Les efforts de l’État français pour, selon leurs termes, défendre les droits des femmes et prévenir le « séparatisme », comme il a été tristement qualifié dans une loi de 2021 renforçant davantage l’interdiction du hijab et d’autres vêtements à caractère religieux, sont totalement contre-productifs. Premièrement, parce que le sujet en question est en grande partie fabriqué de toutes pièces : les informations selon lesquelles les femmes seraient forcées de porter des vêtements modestes, y compris le hijab, sont extrêmement exagérées. Deuxièmement, parce qu’on ne peut pas prétendre promouvoir l’intégration en dépouillant les femmes de leurs droits et en les excluant de la vie publique. Tout le mérite revient aux femmes et aux jeunes filles musulmanes qui ont choisi de revendiquer leur propre identité française, refusant qu’elle soit singulièrement définie par le modèle blanc, majoritairement catholique.

Je demande à Ania Tayri, fondatrice d’une agence de création, Concentré de Talents, qui accompagne des jeunes français issus de minorités ethniques ou de milieux populaires vers l’université et la vie professionnelle, ce qui motive cette génération de militants qui œuvrent pour créer une société plus tolérante envers tous ces qui vivent en France. « La génération qui nous a précédé, lorsqu’elle est arrivée ici, était dans une position où elle ne voulait pas faire de vagues », dit-elle. « Ils se sont rendus invisibles.
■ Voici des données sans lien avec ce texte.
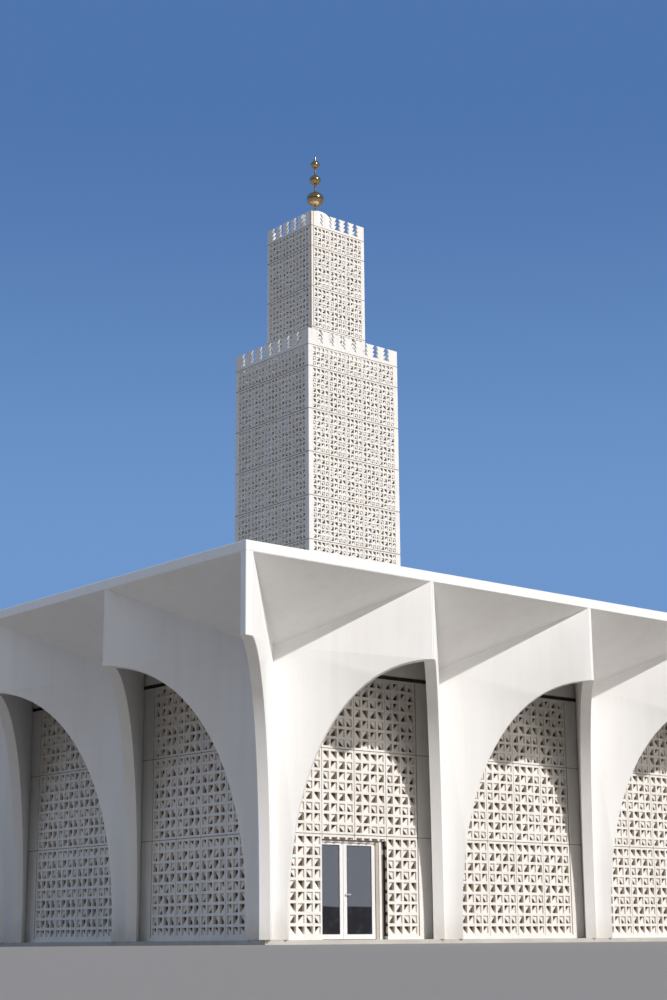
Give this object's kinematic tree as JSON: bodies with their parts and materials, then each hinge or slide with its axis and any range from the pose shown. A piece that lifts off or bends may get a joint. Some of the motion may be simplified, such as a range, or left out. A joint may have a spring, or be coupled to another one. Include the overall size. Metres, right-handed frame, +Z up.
{
  "type": "mosque building",
  "caption": "Flat-roofed prayer hall on zigzag arched concrete walls, with openwork screen walls, a double door and a two-tier openwork minaret with a small dome.",
  "frame": {"origin": "on the ground under the middle of the whole building, minaret included", "axes": "+Z up, the front with the door faces -Y, the minaret stands behind the hall at +Y and right of the middle"},
  "size_m": [32.4, 32.45, 36.03],
  "materials": {
    "white_concrete": "smooth white painted concrete",
    "openwork_precast": "matt white precast concrete",
    "floor_concrete": "plain concrete",
    "roof_covering": "fine pale gravel",
    "gold_metal": "polished",
    "white_metal": "white powder coat",
    "handle_steel": "brushed",
    "dark_panel": "matt dark",
    "door_glass": "clear, mirror-like from outside"
  },
  "bodies": {
    "building": {"floor_slab": "floor_concrete", "pier_corner_front_left": "white_concrete", "pier_corner_front_right": "white_concrete", "pier_corner_back_right": "white_concrete", "pier_corner_back_left": "white_concrete", "pier_front_1": "white_concrete", "pier_front_2": "white_concrete", "pier_front_3": "white_concrete", "pier_front_4": "white_concrete", "pier_back_1": "white_concrete", "pier_back_2": "white_concrete", "pier_back_3": "white_concrete", "pier_back_4": "white_concrete", "pier_left_1": "white_concrete", "pier_left_2": "white_concrete", "pier_left_3": "white_concrete", "pier_right_1": "white_concrete", "pier_right_2": "white_concrete", "pier_right_3": "white_concrete", "screen_front_left": "openwork_precast", "screen_front_over_door": "openwork_precast", "screen_front_right": "openwork_precast", "screen_back": "openwork_precast", "screen_left": "openwork_precast", "screen_right": "openwork_precast", "upper_wall_front": "white_concrete", "upper_wall_back": "white_concrete", "upper_wall_left": "white_concrete", "upper_wall_right": "white_concrete", "roof_slab": "white_concrete", "roof_covering": "roof_covering", "door_frame": "white_metal", "door_side_panel": "dark_panel", "minaret_lower_front": "openwork_precast", "minaret_lower_back": "openwork_precast", "minaret_lower_left": "openwork_precast", "minaret_lower_right": "openwork_precast", "minaret_lower_deck": "white_concrete", "minaret_upper_front": "openwork_precast", "minaret_upper_back": "openwork_precast", "minaret_upper_left": "openwork_precast", "minaret_upper_right": "openwork_precast", "minaret_upper_deck": "white_concrete", "minaret_dome": "white_concrete", "minaret_finial": "gold_metal"},
    "left_leaf": {"door_left_frame": "white_metal", "door_left_glass": "door_glass"},
    "right_leaf": {"door_right_frame": "white_metal", "door_right_glass": "door_glass", "door_right_handle": "handle_steel"}
  },
  "joints": [
    {"name": "left_leaf_hinge", "type": "hinge", "parent": "building", "child": "left_leaf", "pos_m": [-11.996, -13.2375, 1.18], "axis": [0, 0, 1], "range_deg": [0, 90]},
    {"name": "right_leaf_hinge", "type": "hinge", "parent": "building", "child": "right_leaf", "pos_m": [-10.083, -13.2375, 1.18], "axis": [0, 0, -1], "range_deg": [0, 90]}
  ]
}
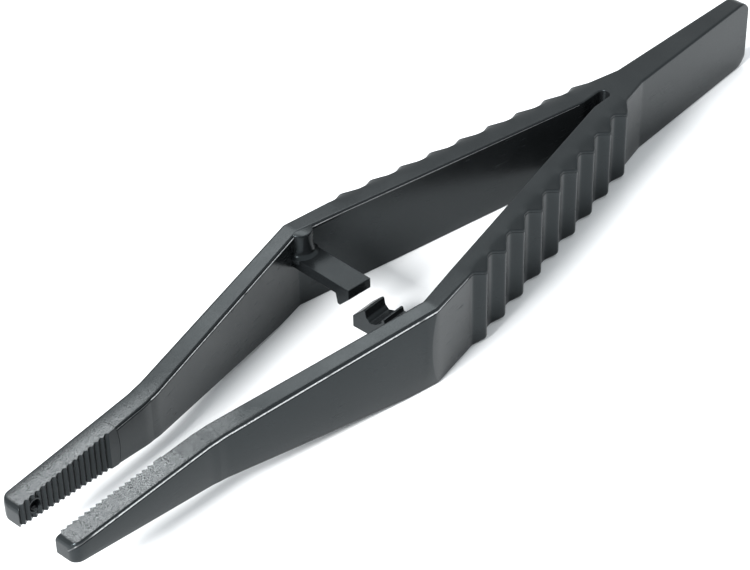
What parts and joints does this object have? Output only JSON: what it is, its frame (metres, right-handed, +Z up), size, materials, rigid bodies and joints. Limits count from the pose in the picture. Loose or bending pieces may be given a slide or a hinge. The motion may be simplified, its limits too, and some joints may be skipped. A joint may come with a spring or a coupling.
{
  "type": "self-locking tweezers",
  "caption": "Black plastic self-locking tweezers with a flat tail, ribbed finger grips, a snap latch at the elbows and serrated jaws.",
  "frame": {"origin": "on the floor under the middle of the bounding box, with the tweezers lying on their side", "axes": "+X from the tail towards the jaw tips, +Y towards the left arm, which carries the catch, +Z up"},
  "size_m": [0.13, 0.0244, 0.0114],
  "materials": {
    "satin_black": "satin moulded",
    "matte_black": "fine matte moulded",
    "spark_black": "coarse spark-eroded grain"
  },
  "bodies": {
    "tail": {"tail_blade": "matte_black", "yoke": "matte_black"},
    "right_arm": {"right_arm_spring": "satin_black", "right_finger_grip": "matte_black", "right_elbow": "satin_black", "latch_seat": "satin_black", "latch_post": "satin_black"},
    "right_front": {"right_shank": "satin_black", "right_jaw": "spark_black", "right_tooth_pad": "spark_black"},
    "latch_hook": {"latch_root": "satin_black", "latch_bar": "satin_black", "latch_nose": "satin_black"},
    "left_arm": {"left_arm_spring": "satin_black", "left_finger_grip": "matte_black", "left_elbow": "satin_black", "catch_bar": "satin_black"},
    "left_front": {"left_shank": "satin_black", "left_jaw": "spark_black", "left_tooth_pad": "spark_black", "guide_peg": "spark_black"}
  },
  "joints": [
    {"name": "right_arm_flex", "type": "hinge", "parent": "tail", "child": "right_arm", "pos_m": [-0.03247, -0.002, 0], "axis": [0, 0, 1], "range_deg": [0, 2.9], "stiffness_Nm_per_rad": 0.8},
    {"name": "left_arm_flex", "type": "hinge", "parent": "tail", "child": "left_arm", "pos_m": [-0.03247, 0.002, 0], "axis": [0, 0, -1], "range_deg": [0, 2.9]},
    {"name": "right_shank_flex", "type": "hinge", "parent": "right_arm", "child": "right_front", "pos_m": [0.016, -0.01058, 0], "axis": [0, 0, -1], "range_deg": [0, 2.44]},
    {"name": "left_shank_flex", "type": "hinge", "parent": "left_arm", "child": "left_front", "pos_m": [0.016, 0.01058, 0], "axis": [0, 0, 1], "range_deg": [0, 2.44]},
    {"name": "latch_lift", "type": "hinge", "parent": "right_arm", "child": "latch_hook", "pos_m": [0.0125, -0.00759, 0.00735], "axis": [0.9988, -0.0488, 0], "range_deg": [0, 13.06]}
  ],
  "couplings": [
    {"joint": "left_arm_flex", "follows": "right_arm_flex", "ratio": 1},
    {"joint": "right_shank_flex", "follows": "right_arm_flex", "ratio": 0.84},
    {"joint": "left_shank_flex", "follows": "right_arm_flex", "ratio": 0.84},
    {"joint": "latch_lift", "follows": "right_arm_flex", "ratio": 4.5}
  ]
}
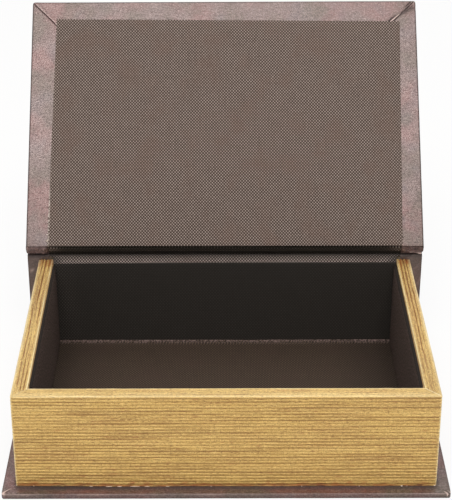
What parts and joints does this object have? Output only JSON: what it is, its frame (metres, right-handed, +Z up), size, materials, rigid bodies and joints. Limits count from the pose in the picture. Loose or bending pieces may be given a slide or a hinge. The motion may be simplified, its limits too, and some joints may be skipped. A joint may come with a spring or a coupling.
{
  "type": "book diversion safe",
  "caption": "Hollow imitation book: leather-covered base, spine and hinged lid around a block of gilt page edges that holds a cloth-lined compartment.",
  "frame": {"origin": "centre of the base's underside, midway between the cover's front edge and the outside of the spine", "axes": "+X to the right along the page block's front, +Y from the front edge back to the spine and lid hinge, +Z up"},
  "size_m": [0.24, 0.2648, 0.1874],
  "materials": {
    "cover_leather": "fine-grained imitation leather, dusky brown, satin",
    "cover_board": "thin grey fibreboard",
    "wall_board": "raw fibreboard",
    "page_edge": "moulded page ridges, antique gold paint with brown in the grooves",
    "inner_cloth": "woven lining cloth, very dark brown",
    "lid_cloth": "woven lining cloth, pale dots on dark brown"
  },
  "bodies": {
    "box": {"base_board": "cover_board", "base_leather": "cover_leather", "base_joint_leather": "cover_leather", "spine_board": "cover_board", "spine_leather": "cover_leather", "front_wall": "wall_board", "left_wall": "wall_board", "right_wall": "wall_board", "back_wall": "wall_board", "front_page_edge": "page_edge", "left_page_edge": "page_edge", "right_page_edge": "page_edge", "floor_lining": "inner_cloth", "front_lining": "inner_cloth", "left_lining": "inner_cloth", "right_lining": "inner_cloth", "back_lining": "inner_cloth"},
    "hinge_strip": {"hinge_leather": "cover_leather", "hinge_lining": "lid_cloth"},
    "lid": {"lid_board": "cover_board", "lid_leather": "cover_leather", "lid_lining": "lid_cloth"}
  },
  "joints": [
    {"name": "hinge_fold", "type": "hinge", "parent": "box", "child": "hinge_strip", "pos_m": [0, 0.08245, 0.0626], "axis": [-1, 0, 0], "range_deg": [-47.5, 26.7]},
    {"name": "lid_swing", "type": "hinge", "parent": "hinge_strip", "child": "lid", "pos_m": [0, 0.07768, 0.06772], "axis": [-1, 0, 0], "range_deg": [-84.5, 47]}
  ],
  "couplings": [
    {"joint": "hinge_fold", "follows": "lid_swing", "ratio": 0.55621}
  ]
}
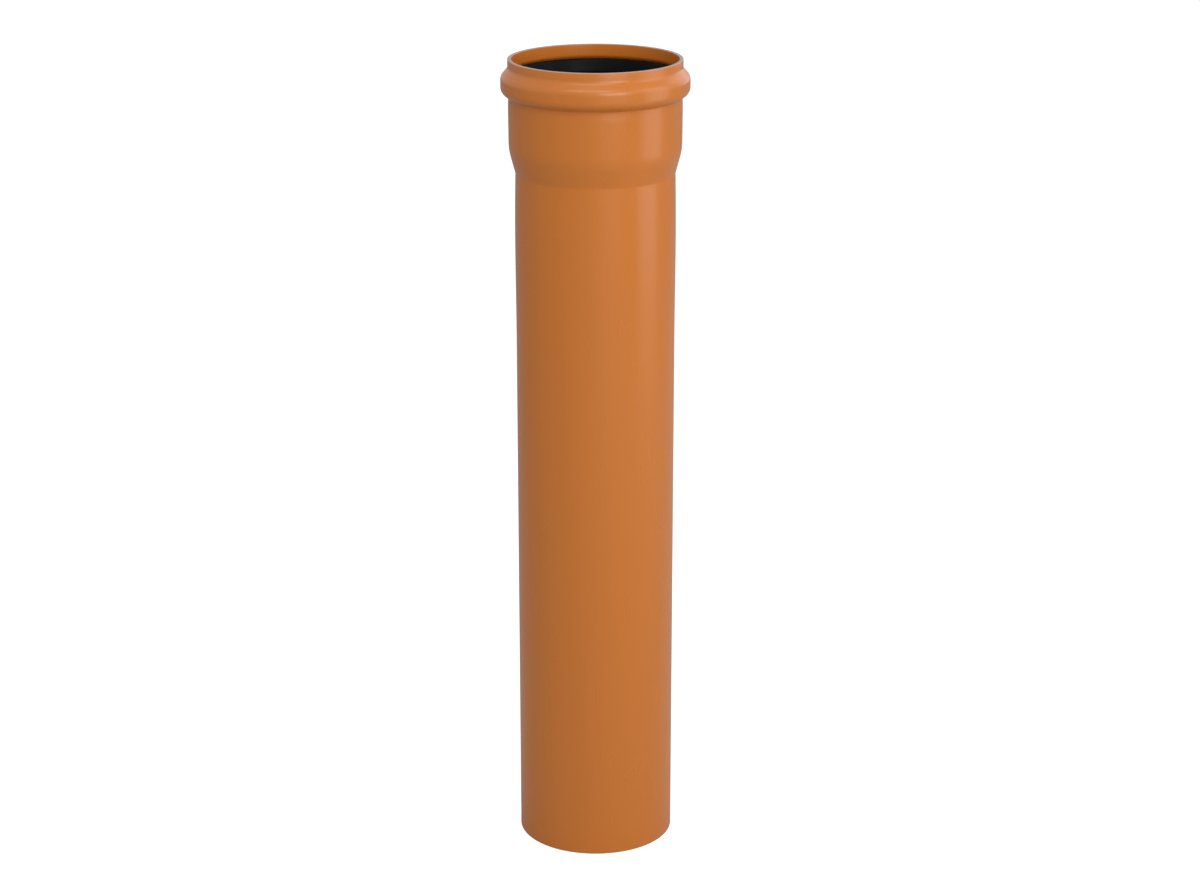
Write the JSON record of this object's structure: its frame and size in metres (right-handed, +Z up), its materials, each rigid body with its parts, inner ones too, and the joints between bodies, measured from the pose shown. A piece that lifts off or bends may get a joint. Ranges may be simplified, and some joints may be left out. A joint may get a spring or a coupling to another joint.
{
  "type": "pvc sewer pipe",
  "caption": "Straight rigid plastic sewer pipe standing on its plain end, with a formed ring-seal socket and a black rubber seal at the top.",
  "frame": {"origin": "centre of the cut spigot end, at the bottom of the standing pipe", "axes": "+Z up along the pipe's axis, towards the socket; the pipe is the same all round, so X and Y are free"},
  "size_m": [0.1288, 0.1286, 0.566],
  "materials": {
    "pvc": "orange-brown extruded PVC-U, smooth satin sheen",
    "seal_rubber": "black moulded rubber, slightly greasy satin"
  },
  "bodies": {
    "root": {"pipe": "pvc", "seal_ring": "seal_rubber"}
  },
  "joints": []
}
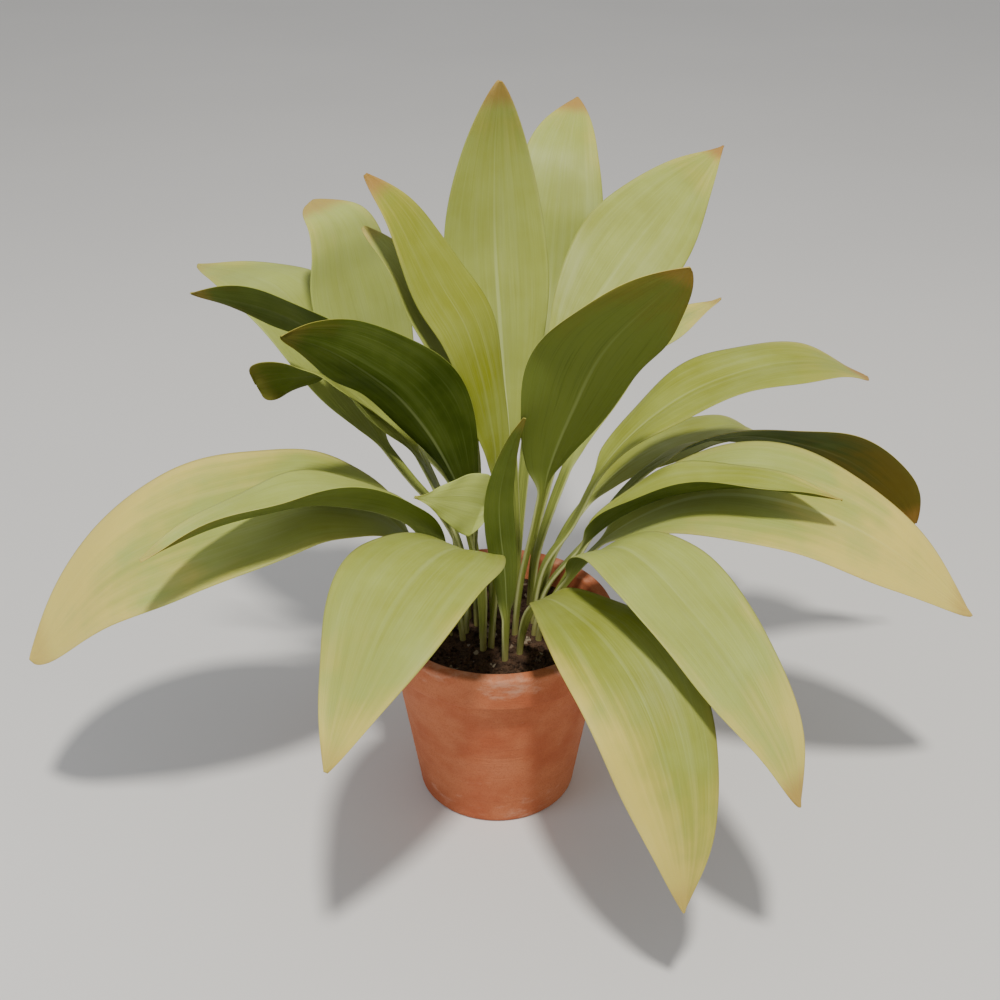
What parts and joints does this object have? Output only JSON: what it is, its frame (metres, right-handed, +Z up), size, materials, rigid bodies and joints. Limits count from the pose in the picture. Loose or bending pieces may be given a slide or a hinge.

Ils nous ont dit d’essayer de ne pas nous faire remarquer, de dire oui à nos professeurs et de toujours reconnaître qu’ils ont raison, parce qu’on n’est pas chez nous [en France]. Mais maintenant, nous les jeunes, nous nous sentons chez nous parce que nous sommes chez nous ! Et nous avons compris que nous n’avons pas besoin de nous rendre invisibles comme le faisaient nos parents. Nous sommes instruits, nous travaillons dans différents secteurs et nous ne voulons plus nous rendre invisibles. On ne va pas dire oui à tout.»